In 1846 Coulton was living at 1 Claremont Place, Brixton, when his friend Benjamin Robert Haydon, living on London's Edgware Road, involved him in his suicide, by sending his wife Mary to fetch him with a business matter as pretext. They were social acquaintances, and after Coulton dined with Haydon in 1845, Haydon in his diary called him a "very clever fellow". Coulton's mother died at Brixton in 1848. In 1850 he married, sold The Britannia, and settled at Goudhurst, Kent, where he farmed.

== The Press ==
Quite soon after Benjamin Disraeli founded in 1853 The Press, a Tory weekly, Coulton was brought in as its editor, replacing the journalist Samuel Lucas. He took over the writing of the leading articles, which up to this point had mostly fallen to Disraeli. T. E. Kebbel, who wrote for the Press from 1855, in his 1888 biography of Disraeli called Coulton Disraeli's "most confidential servant", and related that, when Parliament was sitting, Disraeli used to give Coulton, on Friday nights, "all the newest arguments and information"; and for the Dictionary of National Biography Kebbel wrote that Disraeli visited Coulton at home on Thursdays. Most of Disraeli's letters to Coulton, however, may not have survived. Contributors to the Press also included Disraeli's old friends George Smythe and Edward Bulwer-Lytton.

Coulton moved to 22 Park Prospect, Great Queen Street, Westminster. He became a figure of the literary world, and Robert Bell recruited him in 1856 to help buttress the Royal Literary Fund, under attack from Charles Dickens.

==Last year and death==
On 17 April 1857, Coulton's brother Edwin Trevena Coulton died in Macclesfield. Having travelled to Macclesfield, Coulton developed bronchitis. At this point Coulton was already seriously ill, and in his place Daniel Owen Madden consulted Disraeli on 21 April about the political line the Press should take.

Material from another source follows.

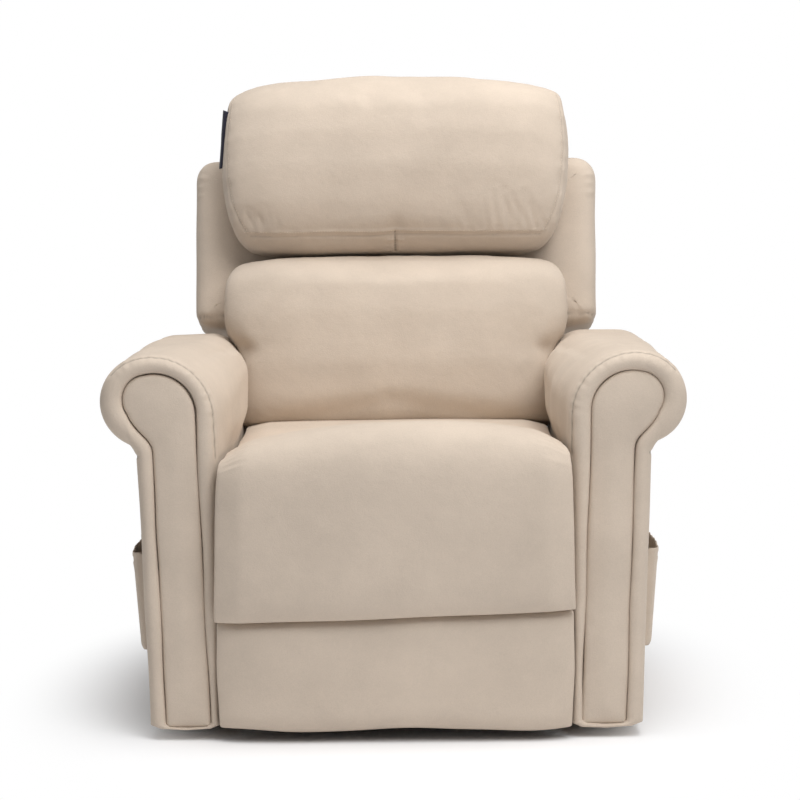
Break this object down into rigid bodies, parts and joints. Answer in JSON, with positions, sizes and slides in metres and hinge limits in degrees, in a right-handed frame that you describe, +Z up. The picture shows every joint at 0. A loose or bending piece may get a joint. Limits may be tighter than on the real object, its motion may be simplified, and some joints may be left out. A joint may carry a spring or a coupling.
{
  "type": "lift recliner",
  "caption": "Powered lift recliner: scroll arms with side pockets, padded back cushions, chaise footrest on scissor links, and a steel base whose link lift tips the seat forward.",
  "frame": {"origin": "centre of the whole chair's box on the floor, under the seat, with the chair sitting and shut", "axes": "+Z up, +X to the viewer's right when the chair is seen from the front, and the seat faces -Y"},
  "size_m": [0.8712, 0.919, 1.0189],
  "materials": {
    "frame_steel": "satin black powder coat",
    "glide_plastic": "matt",
    "bright_steel": "zinc plated",
    "timber": "raw pine and plywood",
    "deck_cloth": "woven deck cloth",
    "suede_pad": "soft suede-like faux leather, padded",
    "suede_cover": "soft suede-like faux leather",
    "lining": "black lining cloth on board",
    "tab_cloth": "plain dark navy tape",
    "motor_plastic": "moulded, fine texture",
    "tube_steel": "satin",
    "rod_chrome": "polished",
    "handset_plastic": "soft touch",
    "key_plastic": "matt"
  },
  "bodies": {
    "base": {"base_side_rails": "frame_steel", "base_cross_tubes": "frame_steel", "riser_plates": "frame_steel", "floor_glides": "glide_plastic", "lift_motor_bracket": "frame_steel", "base_pins": "bright_steel"},
    "lift_lower": {"lower_lift_links": "frame_steel", "torsion_tube": "frame_steel"},
    "lift_upper": {"upper_lift_links": "frame_steel"},
    "seat": {"mechanism_plates": "frame_steel", "chassis_cross_tubes": "frame_steel", "motor_brackets": "frame_steel", "chassis_pins": "bright_steel", "seat_frame": "timber", "seat_springs": "bright_steel", "spring_clips": "bright_steel", "seat_deck": "deck_cloth", "seat_cushion": "suede_pad", "arm_frame_left": "timber", "arm_frame_right": "timber", "arm_cover_left": "suede_cover", "arm_cover_right": "suede_cover", "arm_facing_left": "suede_cover", "arm_facing_right": "suede_cover", "pocket_left": "suede_cover", "pocket_right": "suede_cover", "rear_panel": "lining", "frame_bolts": "bright_steel"},
    "back": {"back_frame": "timber", "back_hinge_brackets": "frame_steel", "back_lever_tube": "frame_steel", "back_shell": "suede_cover", "outer_back_pad": "suede_cover", "lumbar_cushion": "suede_pad", "head_cushion": "suede_pad", "label_tab": "tab_cloth"},
    "footrest": {"footrest_board": "timber", "footrest_brackets": "frame_steel", "legrest_pad": "suede_pad", "footrest_flap": "suede_cover"},
    "front_arms": {"front_arm_links": "frame_steel", "footrest_drive_tube": "frame_steel", "front_arm_rivets": "bright_steel"},
    "rear_arms": {"rear_arm_links": "frame_steel"},
    "long_links": {"long_lift_links": "frame_steel"},
    "short_links": {"short_lift_links": "frame_steel"},
    "lift_actuator": {"lift_motor": "motor_plastic", "lift_motor_tube": "tube_steel"},
    "lift_rod": {"lift_motor_rod": "rod_chrome"},
    "foot_actuator": {"foot_motor": "motor_plastic", "foot_motor_tube": "tube_steel"},
    "foot_rod": {"foot_motor_rod": "rod_chrome"},
    "back_actuator": {"back_motor": "motor_plastic", "back_motor_tube": "tube_steel"},
    "back_rod": {"back_motor_rod": "rod_chrome"},
    "handset": {"handset_body": "handset_plastic"},
    "key_raise": {"button_raise": "key_plastic"},
    "key_lower": {"button_lower": "key_plastic"},
    "key_recline": {"button_recline": "key_plastic"},
    "key_upright": {"button_upright": "key_plastic"}
  },
  "joints": [
    {"name": "lift", "type": "hinge", "parent": "base", "child": "lift_lower", "pos_m": [0, 0.215, 0.078], "axis": [-1, 0, 0], "range_deg": [0, 56]},
    {"name": "upper_link_turn", "type": "hinge", "parent": "base", "child": "lift_upper", "pos_m": [0, 0.215, 0.19418], "axis": [-1, 0, 0], "range_deg": [0, 56.34]},
    {"name": "seat_tilt", "type": "hinge", "parent": "lift_lower", "child": "seat", "pos_m": [0, -0.18476, 0.09196], "axis": [-1, 0, 0], "range_deg": [-82.02, 0]},
    {"name": "lift_actuator_swing", "type": "hinge", "parent": "base", "child": "lift_actuator", "pos_m": [0, -0.215, 0.07], "axis": [-1, 0, 0], "range_deg": [0, 2.16]},
    {"name": "lift_rod_slide", "type": "slide", "parent": "lift_actuator", "child": "lift_rod", "axis": [0, 0.9446, 0.3282], "range_m": [0, 0.13261]},
    {"name": "footrest_fold", "type": "hinge", "parent": "seat", "child": "footrest", "pos_m": [0, -0.4482, 0.4707], "axis": [-1, 0, 0], "range_deg": [0, 86]},
    {"name": "front_arm_turn", "type": "hinge", "parent": "seat", "child": "front_arms", "pos_m": [0, -0.3412, 0.3132], "axis": [-1, 0, 0], "range_deg": [0, 91.02]},
    {"name": "rear_arm_turn", "type": "hinge", "parent": "seat", "child": "rear_arms", "pos_m": [0, -0.289, 0.2597], "axis": [-1, 0, 0], "range_deg": [0, 83.02]},
    {"name": "long_link_turn", "type": "hinge", "parent": "front_arms", "child": "long_links", "pos_m": [0, -0.28313, 0.20353], "axis": [-1, 0, 0], "range_deg": [-96.82, 0]},
    {"name": "short_link_turn", "type": "hinge", "parent": "front_arms", "child": "short_links", "pos_m": [0, -0.25164, 0.14405], "axis": [-1, 0, 0], "range_deg": [-95.33, 0]},
    {"name": "foot_actuator_swing", "type": "hinge", "parent": "seat", "child": "foot_actuator", "pos_m": [0, 0.1295, 0.235], "axis": [-1, 0, 0], "range_deg": [-0.7166, 0]},
    {"name": "foot_rod_slide", "type": "slide", "parent": "foot_actuator", "child": "foot_rod", "axis": [0, -0.993, 0.1182], "range_m": [0, 0.05105]},
    {"name": "back_recline", "type": "hinge", "parent": "seat", "child": "back", "pos_m": [0, 0.225, 0.33], "axis": [-1, 0, 0], "range_deg": [0, 45]},
    {"name": "back_actuator_swing", "type": "hinge", "parent": "seat", "child": "back_actuator", "pos_m": [0, -0.1905, 0.255], "axis": [-1, 0, 0], "range_deg": [-0.1128, 0]},
    {"name": "back_rod_slide", "type": "slide", "parent": "back_actuator", "child": "back_rod", "axis": [0, 0.9999, 0.0108], "range_m": [-0.05818, 0]},
    {"name": "handset_lift", "type": "slide", "parent": "seat", "child": "handset", "axis": [-0.0344, 0, 0.9994], "range_m": [0, 0.11]},
    {"name": "press_raise", "type": "slide", "parent": "handset", "child": "key_raise", "axis": [0.9994, 0, 0.0344], "range_m": [0, 0.0008], "stiffness_N_per_m": 300, "springref_m": -0.003},
    {"name": "press_lower", "type": "slide", "parent": "handset", "child": "key_lower", "axis": [0.9994, 0, 0.0344], "range_m": [0, 0.0008], "stiffness_N_per_m": 300, "springref_m": -0.003},
    {"name": "press_recline", "type": "slide", "parent": "handset", "child": "key_recline", "axis": [0.9994, 0, 0.0344], "range_m": [0, 0.0008], "stiffness_N_per_m": 300, "springref_m": -0.003},
    {"name": "press_upright", "type": "slide", "parent": "handset", "child": "key_upright", "axis": [0.9994, 0, 0.0344], "range_m": [0, 0.0008], "stiffness_N_per_m": 300, "springref_m": -0.003}
  ],
  "couplings": [
    {"joint": "upper_link_turn", "follows": "lift", "ratio": 1.0058},
    {"joint": "seat_tilt", "follows": "lift", "ratio": -1.4643},
    {"joint": "lift_actuator_swing", "follows": "lift", "ratio": 0.038231},
    {"joint": "lift_rod_slide", "follows": "lift", "m_per_rad": 0.13566},
    {"joint": "front_arm_turn", "follows": "footrest_fold", "ratio": 1.0581},
    {"joint": "rear_arm_turn", "follows": "footrest_fold", "ratio": 0.96512},
    {"joint": "long_link_turn", "follows": "footrest_fold", "ratio": -1.1256},
    {"joint": "short_link_turn", "follows": "footrest_fold", "ratio": -1.1082},
    {"joint": "foot_actuator_swing", "follows": "footrest_fold", "ratio": -0.0081004},
    {"joint": "foot_rod_slide", "follows": "footrest_fold", "m_per_rad": 0.033998},
    {"joint": "back_actuator_swing", "follows": "back_recline", "ratio": -0.0020626},
    {"joint": "back_rod_slide", "follows": "back_recline", "m_per_rad": -0.074057}
  ]
}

David Trevena Coulton died on 8 May 1857 in Brighton, leaving a widow and two children. He was interred in a family vault at Norwood. He was succeeded as editor of the Press by Frederick Wordsworth Haydon, second son of Benjamin Haydon, associated in the 1850s with the New Quarterly Review. The following editor was Robert Hogarth Patterson, to whom in 1858 Disraeli sold his stake in the Press. George Herbert Townsend then edited it, and ultimately the Press was taken over by the English Churchman in 1884.

==Works==
In 1853 Coulton's three-volume novel Fortune - A Romance of Life, later titled: Fortune, A Story of London Life (in the nineteenth century), was published. It had been written much earlier in his life.

Coulton contributed regularly to the Quarterly Review. In 1851, he published there an Inquiry into the authorship of the Letters of Junius, proposing as author Thomas Lyttelton, 2nd Baron Lyttelton. In an 1852 review "California versus Free Trade", of Conservative Principles and Conservative Policy by Edward William Cox, and a speech by Charles Newdigate Newdegate, he advocated for tariffs on imports, limited to goods also produced in the United Kingdom. Later that year, he published "Gold Discoveries", also in the Quarterly Review.

An incomplete manuscript "The Threshold of Life, or Friendly Counsels to Youth In a series of Familiar Letters" was left by Coulton. A version is in the archives of the John Murray publishing house.

==Family==
Coulton married on 23 April 1850, at St Bride's Church, Fleet Street in London, Sarah Boniface.

Their daughter Irene Sophie Coulton, born 1856, married in 1905, in Brussels, Clément François Joseph Boulmont.

===Family finances===
The deaths of Edwin and David Coulton in 1857 left two widows and children without support. A Royal Literary Fund dinner that year raised a subscription. Edwin's widow Mrs Sophia Coulton began lobbying Disraeli in May 1857. In 1861 William Synge approached Disraeli for help, in particular for Edwin's son Ambrose. He asked for introductions to William Schaw Lindsay and Brenton Halliburton.

From the early 1860s, David Coulton's wife, Mrs Sarah Coulton, and his elder sister, Miss Sophia Coulton, applied for assistance to the Royal Literary Fund.